Two important items bring up the rear. A third poem, ‘A New Year Toast’, shows Margery still very much in love with Pip, with no hint of the disillusion yet to come. ‘Here’s health to you , my very dear, And happiness and, too, The love that’s ours, the hope that’s ours, Lasting all life through. I drink to you, beloved, Will you share the cup with me, And when your lips shall touch the rim. There shall mine also be. The wine is red, the cup is gold, Softly the candles shine. The new year seems most kindly. When your eyes look into mine. The new year seems a broad white road. Through gracious lovely land. I care not where it leadeth .If we go hand in hand. But if the way is petal-strewn Or if it (stony?) be, What matter it, beloved, If I have you with me?’
Two trivial entries apart, the diary ends with one of the most important entries, a careful draft, in ink, of Marcus Featherstone’s letter to Albert, early in Police at the Funeral. Apart from a reference to Mrs. Faraday as a martinet, it is virtually word for word as it appears in the published novel.
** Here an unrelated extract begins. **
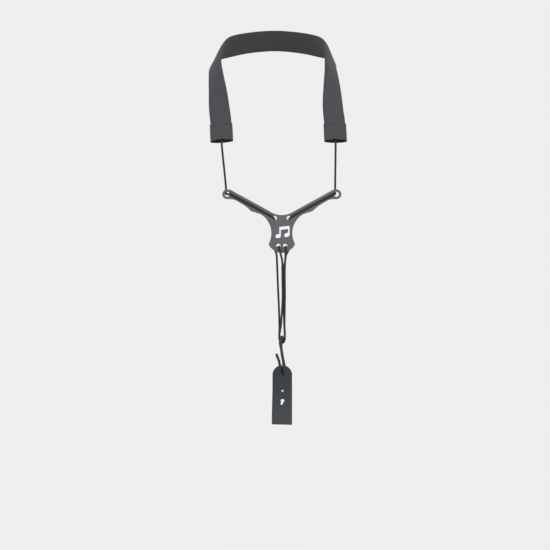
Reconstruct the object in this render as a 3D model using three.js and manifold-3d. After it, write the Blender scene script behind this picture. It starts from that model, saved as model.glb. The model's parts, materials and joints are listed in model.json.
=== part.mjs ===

Like all we learn of Margery Allingham from what survives of her life, this diary-notebook shows strongly how game she was, meeting life head-on and operating simultaneously on several demanding fronts: running the home and making dresses and mattresses; entertaining house parties and planning meals for nine; drudging continually on Maud’s film stories; and creating the memorable books that kept it all going. Besides the admiration she commands for her enduring achievement, she earns it too for her indomitable spirit.